For more information about transferable skills check out the Do You Have the Skills Employers Want? article.

For help finding out how your skills match up with occupations, check out the Recognize Your Accomplishments article.

To find out more about your skills, do the Significant Experiences Exercise. It will place them in a comparison chart.

Type in the skills you prefer to use in the Factors column.

Traits

Traits are what you personally bring to a workplace. Examples of traits include

  • dependability
  • flexibility
  • curiosity
  • respect for others
  • cheerfulness
  • self-reliance

For help identifying your work-related traits, go to the Use Action Words to Get the Job article and scroll down to task 2.

To find out more about your traits, do the Significant Experiences Exercise. It will place them in a comparison chart.

Type in the traits you prefer to use in the Factors column of the chart.

Abilities

Your abilities are things you do well with little effort. Abilities come naturally to you. Examples may include

  • a capacity for working with numbers
  • a talent for working with machinery
  • a natural ease in working with people

For help recognizing your abilities, check out the Get to Know Yourself article.

Review the skills you've identified in the Significant Experiences Exercise. What abilities are required for the skills you have? For example, if you've identified writing as one of your skills, you probably have strong verbal ability.

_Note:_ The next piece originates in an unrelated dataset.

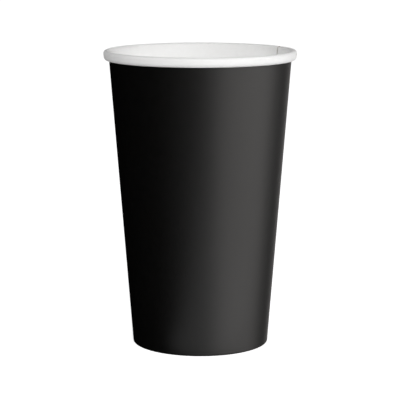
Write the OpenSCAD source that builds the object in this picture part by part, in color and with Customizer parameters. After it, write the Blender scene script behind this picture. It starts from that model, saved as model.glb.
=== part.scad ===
// Tall paper cup: a wrapped and glued side wall with a rolled rim, and a glued-in base.
// Millimetres, +Z up. The origin is the centre of the circle that the cup stands on.

/* [Cup] */
// Height from the table to the top of the rim
cup_h = 138.3; // [110:0.1:160]
// Outside diameter across the rolled rim
rim_d = 90; // [82:0.1:98]
// Outside diameter across the folded foot
foot_d = 63.9; // [56:0.1:72]

/* [Board] */
// Thickness of the paperboard
board = 0.4; // [0.3:0.01:0.5]
// Glue line between two layers of board
glue = 0.05; // [0.03:0.01:0.08]

/* [Rolled rim] */
// Width of the roll, from the inside of the wall to its outermost line
roll_w = 2.75; // [2.4:0.05:3.2]
// Height of the roll, measured along the wall
roll_h = 4.4; // [4:0.1:5.4]
// Length of the raw edge that is tucked up inside the roll
roll_tuck = 1.2; // [0.6:0.1:1.4]
// Gap between the wall and the roll where it closes under the rim
roll_gap = 0.1; // [0.05:0.01:0.2]

/* [Foot] */
// Depth by which the fold is pressed flat to stand on
foot_press = 0.05; // [0.03:0.01:0.1]
// Distance from the hem's raw edge up to the underside of the base
hem_gap = 1.2; // [0.8:0.1:3]

/* [Base] */
// Height of the base's underside above the table
base_rise = 9; // [6:0.5:14]
// Hollow radius of the bend round the base's edge
base_bend = 0.4; // [0.3:0.05:0.8]

/* [Side seam] */
// Direction of the inner raw edge, counter-clockwise from +X
seam_angle = 30; // [0:1:360]
// Width of the glued overlap
lap_w = 8; // [5:0.5:11]
// Width over which the outer lap rises over the inner raw edge
lap_rise = 2; // [1:0.1:4]
// Width of the groove left beside the inner raw edge, at the rim
groove_w = 0.25; // [0.15:0.05:0.4]
// Depth of that groove
groove_d = 0.2; // [0.1:0.01:0.25]

/* [Hidden] */
$fn = 128;
// Straight steps in the section of each bend, by half a turn
bend_steps = 12;

wall_color = [0.1, 0.1, 0.1];
base_color = [0.93, 0.93, 0.92];

// The foot's fold turns round the base's skirt and its two glue lines
fold_in = board / 2 + glue;
fold_out = fold_in + board;
fold_c = [foot_d / 2 - fold_out, fold_out - foot_press];

// The roll's upper bend, its lower bend, and the straight run between them
top_r = roll_w / 2;
low_r = (roll_w - board - roll_gap) / 2;
roll_run = roll_h - top_r - low_r;
top_c = [rim_d / 2 - top_r, cup_h - top_r];

// The wall touches the fold on its outside and the upper bend on its inside: this sets its
// lean and its length
span = top_c - fold_c;
shift = fold_in + top_r;
lean = atan2(span.x, span.y) - asin(shift / norm(span));
wall_len = sqrt(span * span - shift * shift);
across = [cos(lean), -sin(lean)];
along = [sin(lean), cos(lean)];
low_c = top_c + across * (top_r - low_r) - along * roll_run;

// The hem ends below the base, and the outer lap ends below the roll
hem_len = (base_rise - hem_gap - fold_c.y - fold_out * sin(lean)) / cos(lean);
lap_len = wall_len + top_r - roll_h - roll_gap;

// The base's skirt stands in the middle of the fold and bends in to a flat disc
edge_z = base_rise - base_bend;
edge_r = fold_c.x + (edge_z - fold_c.y) * tan(lean) - (board / 2 + base_bend) / cos(lean);

function reversed(line) = [for (i = [len(line) - 1 : -1 : 0]) line[i]];

// Points round a bend, from one direction to another
function bend(centre, radius, from, to) =
  let (steps = ceil(abs(to - from) / 180 * bend_steps))
  [for (i = [0 : steps])
    let (a = from + (to - from) * i / steps)
    centre + radius * [cos(a), sin(a)]];

// A point on the wall, by its depth under the white inner face and its distance up the wall
function on_wall(depth, up) = fold_c + across * (fold_in + depth) + along * up;

// The line that the sheet follows at some depth under its white face: over the rim
function rim_line(depth) = bend(top_c, top_r - depth, 180 - lean, -lean);

// The same from the hem's raw edge, round the foot, up the wall and round the roll
function sheet_line(depth) = concat(
  [fold_c - across * (fold_in + depth) + along * hem_len],
  bend(fold_c, fold_in + depth, 180 - lean, 360 - lean),
  rim_line(depth),
  bend(low_c, low_r - depth, -lean, -180 - lean),
  [low_c - across * (low_r - depth) + along * roll_tuck]
);

// The groove's line, from just above the base, up the wall and over the rim
function groove_line(depth) = concat(
  [on_wall(depth, base_rise + 2 * board)],
  rim_line(depth),
  [top_c + across * (top_r - depth) - along * roll_run]
);

// The board between two such lines
module between(line_a, line_b) {
  polygon(concat(line_a, reversed(line_b)));
}

// The wrapped sheet cut through, with its fold pressed flat on the table
module sheet_section() {
  difference() {
    between(sheet_line(0), sheet_line(board));
    translate([0, -fold_out]) square([foot_d, fold_out]);
  }
}

// The base cut through, from its middle out to its edge and down the skirt
module base_section() {
  between(
    concat([[0, base_rise + board]],
      bend([edge_r, edge_z], base_bend + board, 90, -lean), [fold_c + across * board / 2]),
    concat([[0, base_rise]],
      bend([edge_r, edge_z], base_bend, 90, -lean), [fold_c - across * board / 2])
  );
}

// The outer lap of the seam, square at its raw edge and rising over the inner one
module outer_lap() {
  reach = 2 * asin((lap_w + lap_rise) / foot_d);
  outer_face = fold_in + 2 * board;
  intersection() {
    rotate_extrude(angle = 2 * reach, start = seam_angle - reach) between(
      [on_wall(board / 2, 0), on_wall(board / 2, lap_len)],
      [on_wall(2 * board, 0), on_wall(2 * board, lap_len)]
    );
    rotate(seam_angle) translate([fold_c.x, 0, 0]) rotate([0, lean, 0])
      linear_extrude(wall_len) polygon([
        [-lap_w, lap_w],
        [outer_face + board, lap_w],
        [outer_face + board, lap_rise],
        [outer_face, 0],
        [outer_face - 1.5 * board, -lap_rise],
        [-lap_w, -lap_rise]
      ]);
  }
}

// The groove beside the inner raw edge, up the inside of the wall and over the roll
module seam_groove() {
  reach = 2 * asin(groove_w / rim_d);
  rotate_extrude(angle = reach, start = seam_angle - reach)
    between(groove_line(-board), groove_line(groove_d));
}

// The side wall: one sheet wrapped and glued, rolled outwards at the rim, folded in at the foot
module cup_wall() {
  color(wall_color) difference() {
    union() {
      rotate_extrude() sheet_section();
      outer_lap();
    }
    seam_groove();
  }
}

// The base: a flat disc with its edge bent down into the foot's fold
module cup_base() {
  color(base_color) rotate_extrude() base_section();
}

cup_wall();
cup_base();
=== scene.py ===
# Tall paper cup for hot drinks: black board outside, white inside, rolled rim, folded foot.
import math

import bmesh
import bpy
from mathutils import Matrix, Vector


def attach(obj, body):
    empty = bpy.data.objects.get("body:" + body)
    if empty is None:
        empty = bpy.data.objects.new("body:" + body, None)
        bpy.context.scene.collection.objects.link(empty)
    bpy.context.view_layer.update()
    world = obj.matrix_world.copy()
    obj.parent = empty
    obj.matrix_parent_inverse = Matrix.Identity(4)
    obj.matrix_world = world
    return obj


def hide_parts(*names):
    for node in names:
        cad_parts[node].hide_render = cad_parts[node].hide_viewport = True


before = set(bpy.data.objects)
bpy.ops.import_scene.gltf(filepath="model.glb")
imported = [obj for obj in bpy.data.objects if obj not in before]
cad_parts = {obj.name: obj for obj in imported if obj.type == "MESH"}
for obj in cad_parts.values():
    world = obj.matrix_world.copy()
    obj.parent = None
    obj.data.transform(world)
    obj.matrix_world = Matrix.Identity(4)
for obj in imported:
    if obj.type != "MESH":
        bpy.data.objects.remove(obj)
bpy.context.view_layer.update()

mm = 0.001
origin = (0, 0, 0)
upAxis = (0, 0, 1)
sideAxis = (0, 1, 0)
smoothAngle = 40  # degrees; a sharper edge stays an edge
mergeWithin = 0.005 * mm
warmWhite = (1, 0.975, 0.955)


def startLine(bm, x, z):
    # a line is drawn in the XZ plane from one end vertex, in millimetres
    return bm.verts.new((x * mm, 0, z * mm))


def drawOn(bm, end, across, along, steps):
    for step in range(steps):
        end = bmesh.ops.extrude_vert_indiv(bm, verts=[end])["verts"][0]
        bmesh.ops.translate(bm, verts=[end], vec=(across * mm / steps, 0, along * mm / steps))
    return end


def bendRound(bm, end, across, along, angle, steps):
    # the centre is given from the end vertex, and a positive angle turns up, over and down
    centre = end.co + Vector((across * mm, 0, along * mm))
    bent = bmesh.ops.spin(bm, geom=[end], cent=centre, axis=sideAxis,
                          angle=math.radians(angle), steps=steps)
    return vertsOf(bent["geom_last"])[0]


def vertsOf(geometry):
    return [part for part in geometry if isinstance(part, bmesh.types.BMVert)]


def leanAndPlace(bm, lean, centre):
    bmesh.ops.rotate(bm, verts=bm.verts, cent=origin,
                     matrix=Matrix.Rotation(math.radians(lean), 3, "Y"))
    bmesh.ops.translate(bm, verts=bm.verts, vec=(centre[0] * mm, 0, centre[1] * mm))


def ease(value):
    value = min(max(value, 0), 1)
    return value * value * (3 - 2 * value)


def newPiece(name, bm, materials):
    mesh = bpy.data.meshes.new(name)
    bm.to_mesh(mesh)
    bm.free()
    for material in materials:
        mesh.materials.append(material)
    piece = bpy.data.objects.new(name, mesh)
    bpy.context.scene.collection.objects.link(piece)
    return piece


def smooth(mesh):
    mesh.shade_smooth()
    mesh.set_sharp_from_angle(angle=math.radians(smoothAngle))


def newMaterial(name):
    material = bpy.data.materials.new(name)
    material.use_nodes = True
    tree = material.node_tree
    return material, tree, tree.nodes["Principled BSDF"]


def addNode(tree, kind, settings=None, **values):
    node = tree.nodes.new(kind)
    for key, value in (settings or {}).items():
        setattr(node, key, value)
    for key, value in values.items():
        node.inputs[key].default_value = value
    return node


def grain(tree, size, detail=3.0, stretch=(1, 1, 1)):
    # noise on Object coordinates, its grain given in millimetres
    place = addNode(tree, "ShaderNodeTexCoord")
    mapping = addNode(tree, "ShaderNodeMapping")
    mapping.inputs["Scale"].default_value = stretch
    noise = addNode(tree, "ShaderNodeTexNoise", Scale=1 / (size * mm), Detail=detail,
                    Roughness=0.5)
    tree.links.new(place.outputs["Object"], mapping.inputs["Vector"])
    tree.links.new(mapping.outputs["Vector"], noise.inputs["Vector"])
    return noise.outputs["Fac"]


def spread(tree, source, low, high, fromLow=0.3, fromHigh=0.7):
    # brings a value into a range: noise lies between 0.3 and 0.7 nearly everywhere
    node = addNode(tree, "ShaderNodeMapRange")
    node.inputs["From Min"].default_value = fromLow
    node.inputs["From Max"].default_value = fromHigh
    node.inputs["To Min"].default_value = low
    node.inputs["To Max"].default_value = high
    tree.links.new(source, node.inputs["Value"])
    return node.outputs["Result"]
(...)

Type in the abilities you prefer to use in the Factors column.

Working Conditions

Working conditions, from management style to hours of work, often affect how you feel about an occupation or a specific job. Other examples of working conditions include

  • location
  • indoor or outdoor work
  • expectations
  • reporting requirements
  • workplace culture

To find out more about working conditions in general, download Advanced Techniques for Work Search  or check out the Understand your workplace preferences article.

To find out more about your preferred working conditions, take the Preferred Working Conditions Quiz. It will place them in a comparison chart.

Type in the working conditions you prefer in the Factors column.

Multiple Intelligences

Your multiple intelligences describe your unique style of thinking and understanding. Out of the 8 kinds of multiple intelligences listed here, you are probably strongest in 3 or 4.

  • Bodily and kinesthetic
  • Interpersonal
  • Intrapersonal
  • Logical and mathematical
  • Musical
  • Naturalistic
  • Verbal and linguistic
  • Visual and spatial

Understanding your strongest intelligences will help you figure out how you learn best. Then you can identify occupations that reflect your strengths.

For help recognizing your learning style, check out the What's Your Learning Style? article.

To make the most of your strengths in a learning environment, visit Learning Strategies for Multiple Intelligences.

Enter your strongest intelligences in the Factors column.